Monday, November 16, 2009

What? The? Heck?

I have been fretting a bit about "The Adoption". That's how it looks in my head when we say that, "THE ADOPTION".
It seems that our finalized home study has been completed and mailed of to our agency for them to review and review for "THE DOSSIER". This is a big thing. It means that once we get that in our hot little hands, things will be up to me for a bit. That is the way that I like it. So much of this process depends on other people- it just feels so helpless sometimes.
Knowing that the home study will soon (hopefully soon) will be in my hands for me to complete the final four steps and get it all sent to China means that I have been in a frenzy of paper fawning. This is where I pull every document back out and compare it with the checklist for the hundredth time- just to "make sure". This really does help me sleep better at night.
Last night I had my folder and my freshly Authenticated Documents (11 of the 13 that we will need in total)- I said to myself "self, you better check those Immigration Papers" Then I said to myself "self, you have already done that like 100 times, stop being psycho". Then I said to myself "Yes. But have you looked at the page numbers and verified that they are in order?" The answer was that no, technically I have never paid much attention to the page numbers, so I listened to myself.
Good thing that I did. Page 6 was missing! No page 6!!!! What the hell?
So. Les will reprint that package of what I call "very important info-crap" and we will have page 6.
I do not want to even think about the delay if I had sent that package off to D.C. with out page 6. Probably horrible delays and double payments and .......complete mental and social breakdown of this household.
Those quiet suggestions that I get? They are what makes me know that Somebody Important In the Grand Scheme of Things is watching out for me.

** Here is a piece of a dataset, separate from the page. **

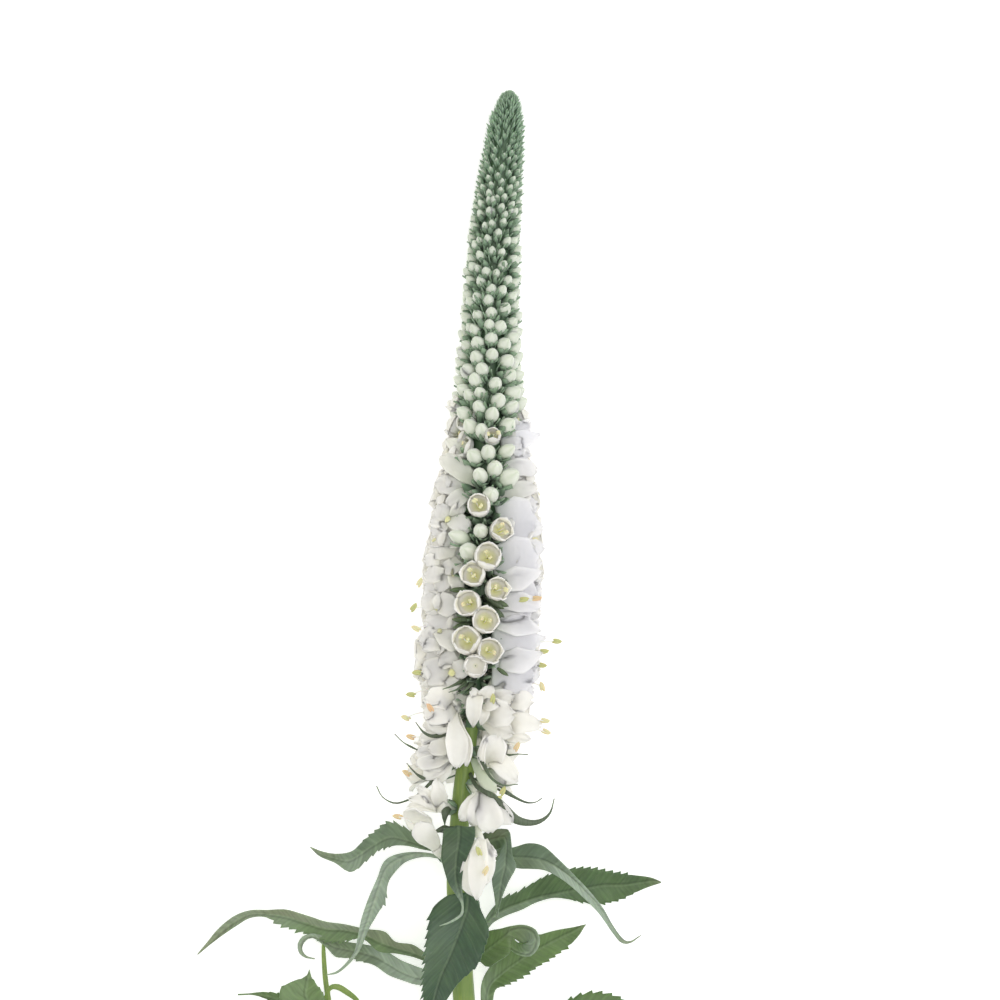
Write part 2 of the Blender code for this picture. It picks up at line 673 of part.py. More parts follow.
def make_stem(line, part, cutters, finish):
    """The leafy stem, swollen at each ring of leaves, with its slanting cut end and its side shoot."""
    lower = [p for p in line if p[1] < HEAD_FROM_Y - SEAT_GAP / 2 - 1]
    lower.append(point_at_y(line, HEAD_FROM_Y - SEAT_GAP / 2))
    swollen = [(x, y, z, swollen_radius(y, radius)) for x, y, z, radius in lower]
    stem = add_object("stem", tube_mesh("stem", swollen, 3), part, finish)
    group = new_group("shoots")
    add_object("shoot", tube_mesh("shoot", smooth_line(SIDE_SHOOT, SHOOT_STEPS), 1), group)
    join_all(stem, group)
    slant = Matrix.Rotation(math.radians(CUT_SLANT), 3, "X")
    beyond = Vector(lower[0][:3]) - Vector((0, CUT_BLOCK[1] / 2 + 0.2, 0))
    cut(stem, box_object("end_cut", cutters, beyond, CUT_BLOCK, slant))


def seated(line, route):
    """The route of a leaf with its first point moved to SEAT_GAP from the swollen stem."""
    first = Vector(route[0])
    *centre, radius = point_at_y(line, first.y)
    low, high = (Vector(point_at_y(line, first.y + step)[:3]) for step in (-1, 1))
    along = (high - low).normalized()
    out = first - Vector(centre)
    out = (out - along * out.dot(along)).normalized()
    seat = Vector(centre) + out * (swollen_radius(first.y, radius) + SEAT_GAP)
    return [seat, seat + out * STRAIGHT_START, *route[1:]]


def swollen_radius(y, radius):
    """The stem's radius at a height, with the swelling where leaves grow."""
    nearest = min(abs(y - at) for at in LEAF_RINGS_Y)
    return radius + JOINT_SWELLING * math.exp(-(nearest / SWELLING_REACH) ** 2)


def half_width(leaf, t, tooth):
    """Half width of a blade at a share of its length: a stalk, a toothed blade and a long point."""
    bend = math.log(0.5) / math.log(leaf["widest"])
    half = leaf["half_width"] * max(math.sin(math.pi * t ** bend), 0.0) ** BLADE_FULLNESS
    if tooth and TEETH_FROM < t < 1 - TEETH_FROM:
        half *= 1 - TOOTH_DEPTH
    return max(half, STALK_HALF_WIDTH if t < 0.5 else POINT_HALF_WIDTH)


def make_leaf(name, line, part, finish):
    """A thin blade folded along its midrib, which flattens on to the table where it lies there."""
    leaf = LEAVES[name]
    route = leaf["route"] if name == "leaf_side_shoot" else seated(line, leaf["route"])
    points = [Vector(p) for p in smooth_line(route, TEETH_STEPS)]
    faces = [(i / (len(leaf["faces"]) - 1), *f) for i, f in enumerate(leaf["faces"])]
    lowest = LEAF_THICKNESS / 2
    bm = bmesh.new()
    rows = []
    for k, point in enumerate(points):
        t = k / TEETH_STEPS
        along = (points[min(k + 1, TEETH_STEPS)] - points[max(k - 1, 0)]).normalized()
        clear = min(max((point.z - lowest) / LYING_HEIGHT, 0), 1)
        face = Vector((0, 0, 1)).lerp(Vector(blend(faces, t)[1:]).normalized(), clear)
        side = face.cross(along).normalized()
        fold = math.radians(leaf["fold"]) * clear
        half = half_width(leaf, t, k % 2)
        lift = along.cross(side) * half * math.sin(fold)
        out = side * half * math.cos(fold)
        row = [point - out + lift, point, point + out + lift]
        rows.append([bm.verts.new(Vector((p.x, p.y, max(p.z, lowest))) * MM) for p in row])
    for a, b in zip(rows, rows[1:]):
        for i in (0, 1):
            bm.faces.new((a[i], a[i + 1], b[i + 1], b[i]))
    bmesh.ops.triangulate(bm, faces=bm.faces)
    mesh = bpy.data.meshes.new(name)
    bm.to_mesh(mesh)
    bm.free()
    shade_round(mesh)
    solid = add_object(name, mesh, part, finish).modifiers.new("thickness", "SOLIDIFY")
    solid.thickness = LEAF_THICKNESS * MM
    solid.offset = 0


def main():
    for old in list(bpy.data.objects):
        bpy.data.objects.remove(old)
    part = new_group("veronica_flower_spike")
    cutters = new_group("cutters")
    line = smooth_line(MIDDLE_LINE, LINE_STEPS)
    petals = material("petals", PETAL_WHITE, 0.6)
    green_leaf = material("leaf", LEAF_GREEN, 0.55)
    green_stem = material("stem", STEM_GREEN, 0.5)
    make_spike(line, part, cutters, petals)
    make_stem(line, part, cutters, green_stem)
    for name in LEAVES:
        make_leaf(name, line, part, green_leaf)


main()
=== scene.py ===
# A cut stem of white veronica, lying on a pale table and seen from straight above.
# Sizes are in millimetres up to the moment a vertex is made; the frame itself is in metres.
import json
import math
import random

import bmesh
import bpy
from mathutils import Matrix, Vector

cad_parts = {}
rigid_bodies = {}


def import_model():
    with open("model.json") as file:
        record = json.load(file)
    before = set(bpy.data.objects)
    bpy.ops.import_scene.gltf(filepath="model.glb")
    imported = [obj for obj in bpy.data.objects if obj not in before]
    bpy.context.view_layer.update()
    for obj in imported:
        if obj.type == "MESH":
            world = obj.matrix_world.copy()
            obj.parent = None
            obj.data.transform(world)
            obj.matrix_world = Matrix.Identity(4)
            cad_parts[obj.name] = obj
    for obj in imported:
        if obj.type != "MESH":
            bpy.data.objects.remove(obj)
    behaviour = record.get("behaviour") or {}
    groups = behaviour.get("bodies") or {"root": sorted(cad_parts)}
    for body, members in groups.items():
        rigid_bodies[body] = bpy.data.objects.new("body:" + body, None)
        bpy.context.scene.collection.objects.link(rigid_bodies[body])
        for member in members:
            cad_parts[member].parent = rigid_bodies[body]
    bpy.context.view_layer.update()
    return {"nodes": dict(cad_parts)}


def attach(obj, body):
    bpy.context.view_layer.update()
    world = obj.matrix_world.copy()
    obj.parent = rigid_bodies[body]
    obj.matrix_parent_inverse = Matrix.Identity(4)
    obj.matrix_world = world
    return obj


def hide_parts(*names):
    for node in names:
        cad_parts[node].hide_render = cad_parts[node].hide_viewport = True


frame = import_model()
mm = 0.001
fullTurn = 2 * math.pi
goldenAngle = math.radians(137.508)
print("frame loaded:", len(frame["nodes"]), "nodes")


# small helpers

def toLinear(hexColour):
    parts = [int(hexColour[i:i + 2], 16) / 255 for i in (1, 3, 5)]
    return tuple(c / 12.92 if c <= 0.04045 else ((c + 0.055) / 1.055) ** 2.4 for c in parts) + (1.0,)


def addNode(tree, kind, links=None, **settings):
    node = tree.nodes.new(kind)
    for name, value in settings.items():
        setattr(node, name, value)
    for socket, value in (links or {}).items():
        target = node.inputs[socket]
        if isinstance(value, bpy.types.NodeSocket):
            tree.links.new(value, target)
        else:
            target.default_value = value
    return node


def smoothLine(points, steps):  # evenly spaced points on a Catmull-Rom curve, of any dimension
    first = [2 * a - b for a, b in zip(points[0], points[1])]
    last = [2 * a - b for a, b in zip(points[-1], points[-2])]
    ends = [first, *points, last]
    fine = []
    for i in range(1, len(ends) - 2):
        for k in range(24):
            t = k / 24
            fine.append([
                0.5 * (2 * b + (c - a) * t + (2 * a - 5 * b + 4 * c - d) * t * t
                       + (3 * b - a - 3 * c + d) * t ** 3)
                for a, b, c, d in zip(*ends[i - 1:i + 3])
            ])
    fine.append(list(points[-1]))
    lengths = [0.0]
    for a, b in zip(fine, fine[1:]):
        lengths.append(lengths[-1] + math.dist(a[:3], b[:3]))
    made, j = [], 0
    for k in range(steps + 1):
        want = lengths[-1] * k / steps
        while j < len(lengths) - 2 and lengths[j + 1] < want:
            j += 1
        share = min((want - lengths[j]) / max(lengths[j + 1] - lengths[j], 1e-9), 1)
        made.append([a + (b - a) * share for a, b in zip(fine[j], fine[j + 1])])
    return made


def blend(rows, at):  # the row of a table at a value of its first column
    at = min(max(at, rows[0][0]), rows[-1][0])
    for low, high in zip(rows, rows[1:]):
        if at <= high[0]:
            share = (at - low[0]) / (high[0] - low[0])
            return [a + (b - a) * share for a, b in zip(low, high)]


def ease(low, high, value):
    t = min(max((value - low) / (high - low), 0.0), 1.0)
    return t * t * (3 - 2 * t)


def meshFrom(name, vertices, faces, layers=None, uvs=None, smooth=True):
    mesh = bpy.data.meshes.new(name)
    mesh.from_pydata([tuple(c * mm for c in v) for v in vertices], [], faces)
    for layer, values in (layers or {}).items():
        mesh.attributes.new(layer, "FLOAT", "POINT").data.foreach_set("value", values)
    if uvs:
        grid = mesh.uv_layers.new(name="blade")
        for loop in mesh.loops:
            grid.data[loop.index].uv = uvs[loop.vertex_index]
    if smooth:
        mesh.shade_smooth()
    return mesh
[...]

If you have never done an adoption, these Immigration Papers are your official request to the USCIS to approve you to bring home a foreign born child(their term, not mine). They are a bit tedious and each question has sub questions and the section for the primary requester is slightly different than the section for the spouse. So it can be easy to get confused and turned around and not notice that your section ends differently than your husbands.